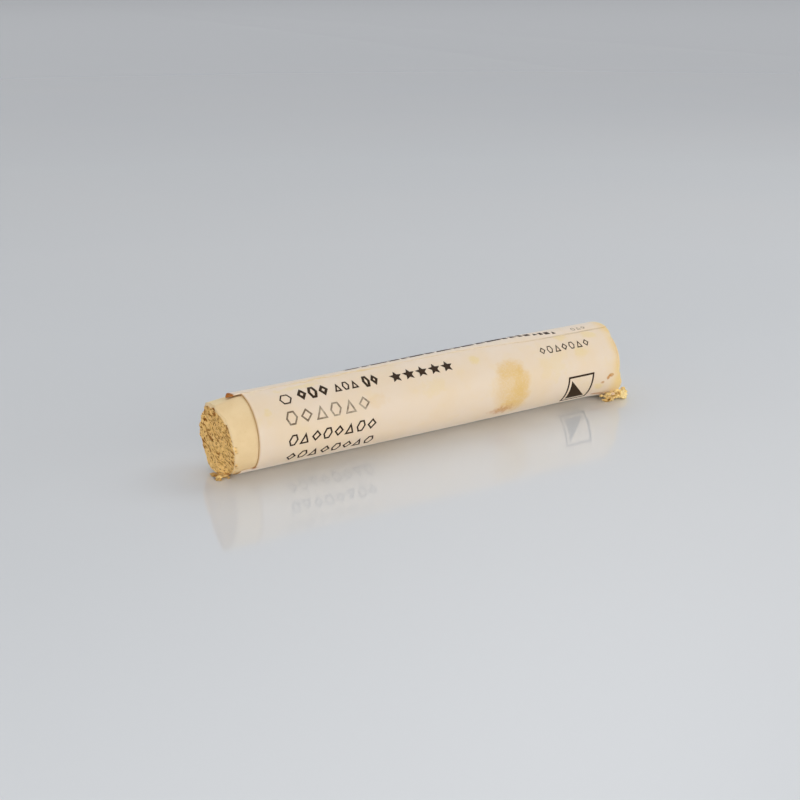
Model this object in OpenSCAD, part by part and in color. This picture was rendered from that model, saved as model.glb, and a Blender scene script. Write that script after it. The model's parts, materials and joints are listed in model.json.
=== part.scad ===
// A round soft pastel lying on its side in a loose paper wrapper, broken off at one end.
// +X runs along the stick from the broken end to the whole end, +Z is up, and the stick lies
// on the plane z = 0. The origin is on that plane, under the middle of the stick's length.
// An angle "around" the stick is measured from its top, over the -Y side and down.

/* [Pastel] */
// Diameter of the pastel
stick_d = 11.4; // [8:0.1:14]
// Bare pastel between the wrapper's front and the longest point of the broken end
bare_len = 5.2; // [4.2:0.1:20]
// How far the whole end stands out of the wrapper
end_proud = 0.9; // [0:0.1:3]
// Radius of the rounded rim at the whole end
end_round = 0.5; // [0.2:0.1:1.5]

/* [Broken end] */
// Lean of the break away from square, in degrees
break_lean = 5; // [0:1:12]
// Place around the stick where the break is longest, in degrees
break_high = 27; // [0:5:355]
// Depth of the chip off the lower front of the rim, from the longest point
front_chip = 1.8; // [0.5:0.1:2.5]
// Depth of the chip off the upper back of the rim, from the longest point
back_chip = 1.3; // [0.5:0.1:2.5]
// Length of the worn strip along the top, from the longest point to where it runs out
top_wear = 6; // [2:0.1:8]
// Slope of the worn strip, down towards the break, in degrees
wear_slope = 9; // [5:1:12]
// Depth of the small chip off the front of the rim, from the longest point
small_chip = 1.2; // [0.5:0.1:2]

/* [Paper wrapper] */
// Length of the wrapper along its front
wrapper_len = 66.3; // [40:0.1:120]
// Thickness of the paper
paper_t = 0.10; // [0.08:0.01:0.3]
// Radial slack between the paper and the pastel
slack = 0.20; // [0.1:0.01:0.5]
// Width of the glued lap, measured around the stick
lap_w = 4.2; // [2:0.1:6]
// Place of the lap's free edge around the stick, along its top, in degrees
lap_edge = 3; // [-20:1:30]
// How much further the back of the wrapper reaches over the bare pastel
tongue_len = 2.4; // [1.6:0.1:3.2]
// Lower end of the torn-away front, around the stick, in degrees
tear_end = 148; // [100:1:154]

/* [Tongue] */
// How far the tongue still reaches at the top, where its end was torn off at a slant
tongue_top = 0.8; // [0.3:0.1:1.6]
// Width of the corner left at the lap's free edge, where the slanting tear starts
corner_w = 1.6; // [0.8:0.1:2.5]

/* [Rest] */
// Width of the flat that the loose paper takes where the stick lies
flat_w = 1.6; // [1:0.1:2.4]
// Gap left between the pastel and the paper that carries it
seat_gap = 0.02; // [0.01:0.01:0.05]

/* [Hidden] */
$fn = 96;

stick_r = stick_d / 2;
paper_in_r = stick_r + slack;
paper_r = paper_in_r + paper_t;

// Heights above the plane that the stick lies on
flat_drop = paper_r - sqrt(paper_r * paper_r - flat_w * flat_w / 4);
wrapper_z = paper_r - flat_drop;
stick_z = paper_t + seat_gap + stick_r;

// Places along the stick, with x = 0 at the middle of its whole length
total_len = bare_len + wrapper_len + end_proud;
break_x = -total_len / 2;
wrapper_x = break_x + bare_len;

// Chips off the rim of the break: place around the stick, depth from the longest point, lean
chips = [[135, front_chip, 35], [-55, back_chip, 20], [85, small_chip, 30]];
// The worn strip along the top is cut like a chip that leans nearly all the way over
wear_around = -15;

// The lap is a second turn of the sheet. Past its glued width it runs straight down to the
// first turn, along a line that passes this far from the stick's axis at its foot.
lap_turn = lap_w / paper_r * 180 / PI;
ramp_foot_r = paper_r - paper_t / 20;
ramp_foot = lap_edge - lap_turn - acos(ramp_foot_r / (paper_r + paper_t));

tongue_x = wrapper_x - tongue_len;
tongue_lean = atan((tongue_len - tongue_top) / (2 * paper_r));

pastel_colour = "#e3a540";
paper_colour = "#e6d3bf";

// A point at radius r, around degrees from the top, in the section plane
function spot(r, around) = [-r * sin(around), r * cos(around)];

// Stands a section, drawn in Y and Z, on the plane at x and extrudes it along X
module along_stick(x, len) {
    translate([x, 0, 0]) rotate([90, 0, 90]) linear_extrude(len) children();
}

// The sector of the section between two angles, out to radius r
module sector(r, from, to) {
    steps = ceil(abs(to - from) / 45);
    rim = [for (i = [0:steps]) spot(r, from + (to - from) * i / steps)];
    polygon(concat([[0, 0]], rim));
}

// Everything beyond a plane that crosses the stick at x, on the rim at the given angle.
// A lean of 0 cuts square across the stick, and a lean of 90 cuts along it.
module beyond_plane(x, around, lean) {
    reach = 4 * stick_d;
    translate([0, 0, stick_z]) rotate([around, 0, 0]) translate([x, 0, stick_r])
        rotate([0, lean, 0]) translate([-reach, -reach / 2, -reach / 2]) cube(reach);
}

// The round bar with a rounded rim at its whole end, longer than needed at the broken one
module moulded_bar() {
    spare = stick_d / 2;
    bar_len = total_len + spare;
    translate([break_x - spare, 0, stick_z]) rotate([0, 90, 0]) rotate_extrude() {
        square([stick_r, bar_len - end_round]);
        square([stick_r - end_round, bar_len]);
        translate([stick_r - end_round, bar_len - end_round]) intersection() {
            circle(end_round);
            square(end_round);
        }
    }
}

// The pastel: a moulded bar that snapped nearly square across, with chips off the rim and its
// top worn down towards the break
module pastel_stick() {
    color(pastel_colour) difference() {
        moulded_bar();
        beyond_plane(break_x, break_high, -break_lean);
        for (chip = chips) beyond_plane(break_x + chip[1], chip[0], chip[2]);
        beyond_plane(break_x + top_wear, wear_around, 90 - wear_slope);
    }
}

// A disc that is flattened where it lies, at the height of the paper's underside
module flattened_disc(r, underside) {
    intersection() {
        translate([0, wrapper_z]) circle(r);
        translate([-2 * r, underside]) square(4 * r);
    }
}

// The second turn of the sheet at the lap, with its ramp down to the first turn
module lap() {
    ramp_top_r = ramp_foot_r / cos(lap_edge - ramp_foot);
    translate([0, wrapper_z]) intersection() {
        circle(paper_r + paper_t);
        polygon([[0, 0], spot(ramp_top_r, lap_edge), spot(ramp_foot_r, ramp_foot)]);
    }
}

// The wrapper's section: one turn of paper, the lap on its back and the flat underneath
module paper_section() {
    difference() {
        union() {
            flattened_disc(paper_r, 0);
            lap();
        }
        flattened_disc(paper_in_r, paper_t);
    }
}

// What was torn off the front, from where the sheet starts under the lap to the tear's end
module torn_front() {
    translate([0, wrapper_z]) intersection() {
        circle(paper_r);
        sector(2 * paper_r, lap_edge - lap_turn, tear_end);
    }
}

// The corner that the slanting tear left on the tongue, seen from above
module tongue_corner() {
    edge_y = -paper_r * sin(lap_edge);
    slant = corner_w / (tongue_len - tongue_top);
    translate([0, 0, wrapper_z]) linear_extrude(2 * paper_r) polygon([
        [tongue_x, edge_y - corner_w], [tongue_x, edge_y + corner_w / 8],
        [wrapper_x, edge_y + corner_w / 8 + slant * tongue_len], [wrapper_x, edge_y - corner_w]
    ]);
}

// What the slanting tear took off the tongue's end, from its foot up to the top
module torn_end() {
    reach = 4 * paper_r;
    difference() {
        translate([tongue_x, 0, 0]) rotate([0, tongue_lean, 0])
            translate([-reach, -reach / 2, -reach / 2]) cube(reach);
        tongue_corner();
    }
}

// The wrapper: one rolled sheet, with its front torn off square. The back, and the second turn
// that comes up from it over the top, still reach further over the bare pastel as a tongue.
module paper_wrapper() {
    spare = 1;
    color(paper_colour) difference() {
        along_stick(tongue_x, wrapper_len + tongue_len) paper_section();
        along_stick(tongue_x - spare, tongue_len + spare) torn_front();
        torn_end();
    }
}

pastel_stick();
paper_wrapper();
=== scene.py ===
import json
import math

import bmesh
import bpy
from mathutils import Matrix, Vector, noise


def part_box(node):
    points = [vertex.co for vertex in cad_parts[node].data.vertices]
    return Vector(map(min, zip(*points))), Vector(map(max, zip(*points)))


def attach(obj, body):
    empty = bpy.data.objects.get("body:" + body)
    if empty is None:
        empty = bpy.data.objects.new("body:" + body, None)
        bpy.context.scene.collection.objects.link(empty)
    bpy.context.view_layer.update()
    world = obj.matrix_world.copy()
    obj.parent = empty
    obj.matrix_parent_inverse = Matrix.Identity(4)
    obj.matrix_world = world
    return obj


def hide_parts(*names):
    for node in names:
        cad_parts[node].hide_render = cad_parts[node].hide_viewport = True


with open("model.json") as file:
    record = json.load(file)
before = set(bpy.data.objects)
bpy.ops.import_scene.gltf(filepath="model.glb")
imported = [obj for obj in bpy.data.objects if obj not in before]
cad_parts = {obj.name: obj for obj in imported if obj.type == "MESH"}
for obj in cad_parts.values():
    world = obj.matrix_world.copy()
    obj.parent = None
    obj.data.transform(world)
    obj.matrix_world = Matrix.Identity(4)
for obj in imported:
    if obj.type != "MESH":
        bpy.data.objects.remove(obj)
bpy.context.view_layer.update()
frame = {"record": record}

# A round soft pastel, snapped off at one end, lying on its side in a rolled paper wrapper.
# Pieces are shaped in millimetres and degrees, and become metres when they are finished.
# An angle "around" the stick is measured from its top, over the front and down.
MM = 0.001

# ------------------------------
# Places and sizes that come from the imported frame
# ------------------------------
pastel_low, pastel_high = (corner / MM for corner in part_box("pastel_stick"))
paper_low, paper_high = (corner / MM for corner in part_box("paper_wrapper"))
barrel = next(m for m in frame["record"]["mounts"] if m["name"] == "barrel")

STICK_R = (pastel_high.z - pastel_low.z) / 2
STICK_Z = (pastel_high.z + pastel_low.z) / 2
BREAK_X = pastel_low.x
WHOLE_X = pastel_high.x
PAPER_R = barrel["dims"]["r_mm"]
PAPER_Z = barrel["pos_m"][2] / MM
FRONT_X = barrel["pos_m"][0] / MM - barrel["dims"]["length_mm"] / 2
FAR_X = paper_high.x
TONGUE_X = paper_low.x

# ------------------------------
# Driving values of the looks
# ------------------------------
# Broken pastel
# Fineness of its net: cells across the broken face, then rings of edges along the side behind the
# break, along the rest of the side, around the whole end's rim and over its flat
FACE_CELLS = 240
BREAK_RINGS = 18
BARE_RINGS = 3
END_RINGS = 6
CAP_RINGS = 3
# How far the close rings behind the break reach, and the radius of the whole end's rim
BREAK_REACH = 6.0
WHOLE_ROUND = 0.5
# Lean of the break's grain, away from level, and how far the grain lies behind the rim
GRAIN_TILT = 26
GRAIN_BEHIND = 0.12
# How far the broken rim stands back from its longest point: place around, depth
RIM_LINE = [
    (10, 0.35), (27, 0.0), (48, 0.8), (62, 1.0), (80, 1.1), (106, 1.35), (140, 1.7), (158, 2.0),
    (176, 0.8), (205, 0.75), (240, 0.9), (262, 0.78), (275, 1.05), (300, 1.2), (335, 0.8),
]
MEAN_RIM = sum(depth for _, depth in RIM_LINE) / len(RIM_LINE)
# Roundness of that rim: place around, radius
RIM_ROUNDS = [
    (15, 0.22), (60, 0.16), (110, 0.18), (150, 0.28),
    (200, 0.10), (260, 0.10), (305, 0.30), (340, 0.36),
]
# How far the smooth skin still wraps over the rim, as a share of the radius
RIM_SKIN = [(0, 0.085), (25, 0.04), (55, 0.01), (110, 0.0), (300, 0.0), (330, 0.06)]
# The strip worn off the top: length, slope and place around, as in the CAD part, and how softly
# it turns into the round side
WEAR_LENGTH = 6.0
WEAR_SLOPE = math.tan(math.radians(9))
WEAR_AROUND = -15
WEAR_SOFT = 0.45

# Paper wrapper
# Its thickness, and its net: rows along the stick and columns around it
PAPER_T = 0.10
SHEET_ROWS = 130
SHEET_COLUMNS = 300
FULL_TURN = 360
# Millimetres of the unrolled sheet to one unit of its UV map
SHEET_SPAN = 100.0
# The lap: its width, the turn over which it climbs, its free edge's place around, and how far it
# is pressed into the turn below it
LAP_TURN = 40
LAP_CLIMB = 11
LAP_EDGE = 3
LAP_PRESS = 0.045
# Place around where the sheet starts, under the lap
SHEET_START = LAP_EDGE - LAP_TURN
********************
Print only the lines from the top of the data above down to the line holding "side and down.", inclusive.

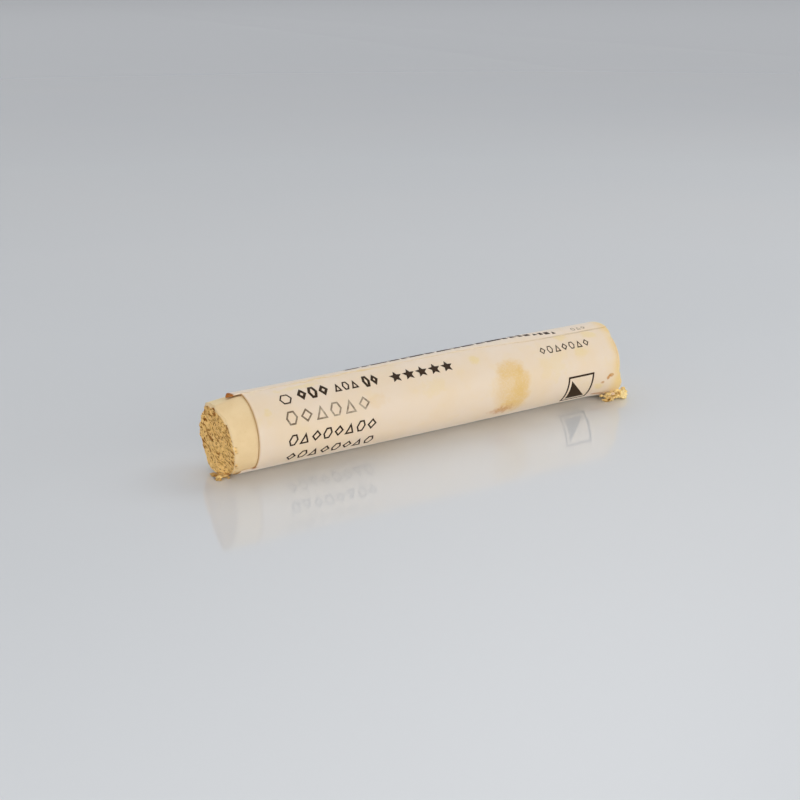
Model this object in OpenSCAD, part by part and in color. This picture was rendered from that model, saved as model.glb, and a Blender scene script. Write that script after it. The model's parts, materials and joints are listed in model.json.
=== part.scad ===
// A round soft pastel lying on its side in a loose paper wrapper, broken off at one end.
// +X runs along the stick from the broken end to the whole end, +Z is up, and the stick lies
// on the plane z = 0. The origin is on that plane, under the middle of the stick's length.
// An angle "around" the stick is measured from its top, over the -Y side and down.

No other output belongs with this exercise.